» Exercise: Up to and including the line containing "self.oval(x, y, petal", please reproduce the lines of the listing below, starting from the top.

» Source material:
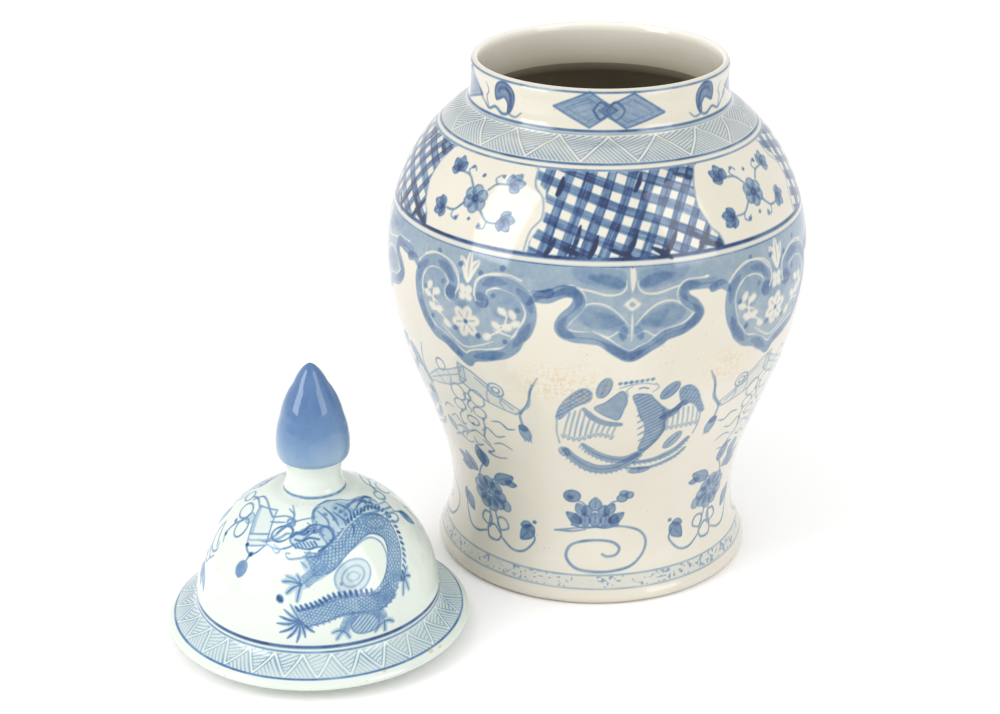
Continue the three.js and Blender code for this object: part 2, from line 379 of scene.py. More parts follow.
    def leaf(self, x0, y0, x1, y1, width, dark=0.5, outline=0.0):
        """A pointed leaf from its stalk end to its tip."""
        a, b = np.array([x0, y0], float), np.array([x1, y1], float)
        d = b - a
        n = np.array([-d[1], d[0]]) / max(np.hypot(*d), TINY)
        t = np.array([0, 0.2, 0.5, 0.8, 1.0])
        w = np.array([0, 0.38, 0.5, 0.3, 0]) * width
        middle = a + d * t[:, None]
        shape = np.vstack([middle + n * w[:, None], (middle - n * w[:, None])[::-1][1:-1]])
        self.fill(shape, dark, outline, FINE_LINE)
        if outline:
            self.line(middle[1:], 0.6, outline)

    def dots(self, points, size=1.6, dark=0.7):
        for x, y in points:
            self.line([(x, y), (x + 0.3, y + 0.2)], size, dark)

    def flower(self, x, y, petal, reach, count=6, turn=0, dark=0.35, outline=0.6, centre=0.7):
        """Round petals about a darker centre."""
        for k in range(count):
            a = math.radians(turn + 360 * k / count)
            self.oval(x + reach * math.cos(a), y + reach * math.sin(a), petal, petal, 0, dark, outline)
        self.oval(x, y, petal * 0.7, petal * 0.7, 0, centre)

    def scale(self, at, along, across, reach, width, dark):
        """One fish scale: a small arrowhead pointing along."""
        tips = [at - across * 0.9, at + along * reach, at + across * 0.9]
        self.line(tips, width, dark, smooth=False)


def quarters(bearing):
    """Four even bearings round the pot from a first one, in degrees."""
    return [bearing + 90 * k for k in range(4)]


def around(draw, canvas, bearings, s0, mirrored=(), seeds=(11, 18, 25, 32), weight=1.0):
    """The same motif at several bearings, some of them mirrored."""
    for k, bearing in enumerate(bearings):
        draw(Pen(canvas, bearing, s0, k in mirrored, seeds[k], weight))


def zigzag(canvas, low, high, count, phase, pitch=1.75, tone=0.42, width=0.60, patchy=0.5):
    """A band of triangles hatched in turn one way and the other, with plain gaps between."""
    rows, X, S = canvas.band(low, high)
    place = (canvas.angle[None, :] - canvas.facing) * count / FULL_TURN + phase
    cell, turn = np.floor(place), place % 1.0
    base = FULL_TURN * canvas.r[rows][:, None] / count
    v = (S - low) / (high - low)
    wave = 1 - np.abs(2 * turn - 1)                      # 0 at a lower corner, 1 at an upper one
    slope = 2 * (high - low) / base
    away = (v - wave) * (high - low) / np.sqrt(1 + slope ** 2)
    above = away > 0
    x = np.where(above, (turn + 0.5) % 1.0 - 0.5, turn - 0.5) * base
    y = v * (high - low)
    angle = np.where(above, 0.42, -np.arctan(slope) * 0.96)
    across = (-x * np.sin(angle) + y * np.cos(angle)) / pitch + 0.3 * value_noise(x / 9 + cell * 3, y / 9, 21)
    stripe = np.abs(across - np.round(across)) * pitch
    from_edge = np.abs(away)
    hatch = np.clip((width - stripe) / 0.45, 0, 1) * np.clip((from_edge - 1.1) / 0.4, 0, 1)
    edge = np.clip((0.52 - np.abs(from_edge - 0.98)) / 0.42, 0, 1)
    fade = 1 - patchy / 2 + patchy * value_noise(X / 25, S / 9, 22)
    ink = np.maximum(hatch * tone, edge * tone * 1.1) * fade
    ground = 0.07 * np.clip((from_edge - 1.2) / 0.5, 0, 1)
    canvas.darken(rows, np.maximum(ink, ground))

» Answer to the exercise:
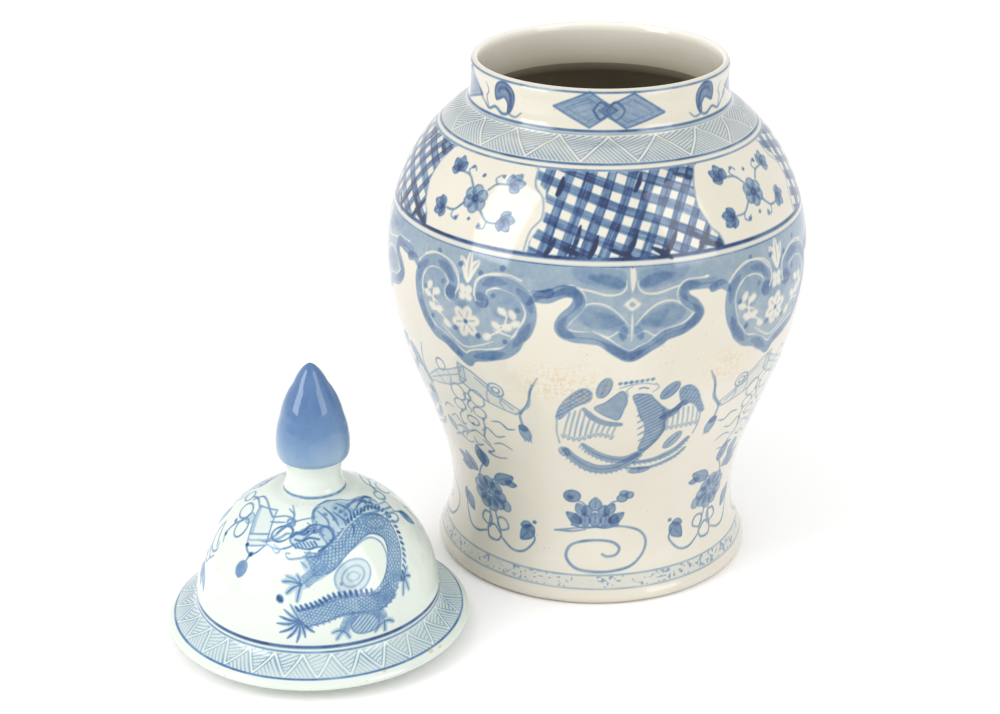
Continue the three.js and Blender code for this object: part 2, from line 379 of scene.py. More parts follow.
    def leaf(self, x0, y0, x1, y1, width, dark=0.5, outline=0.0):
        """A pointed leaf from its stalk end to its tip."""
        a, b = np.array([x0, y0], float), np.array([x1, y1], float)
        d = b - a
        n = np.array([-d[1], d[0]]) / max(np.hypot(*d), TINY)
        t = np.array([0, 0.2, 0.5, 0.8, 1.0])
        w = np.array([0, 0.38, 0.5, 0.3, 0]) * width
        middle = a + d * t[:, None]
        shape = np.vstack([middle + n * w[:, None], (middle - n * w[:, None])[::-1][1:-1]])
        self.fill(shape, dark, outline, FINE_LINE)
        if outline:
            self.line(middle[1:], 0.6, outline)

    def dots(self, points, size=1.6, dark=0.7):
        for x, y in points:
            self.line([(x, y), (x + 0.3, y + 0.2)], size, dark)

    def flower(self, x, y, petal, reach, count=6, turn=0, dark=0.35, outline=0.6, centre=0.7):
        """Round petals about a darker centre."""
        for k in range(count):
            a = math.radians(turn + 360 * k / count)
            self.oval(x + reach * math.cos(a), y + reach * math.sin(a), petal, petal, 0, dark, outline)
        self.oval(x, y, petal * 0.7, petal * 0.7, 0, centre)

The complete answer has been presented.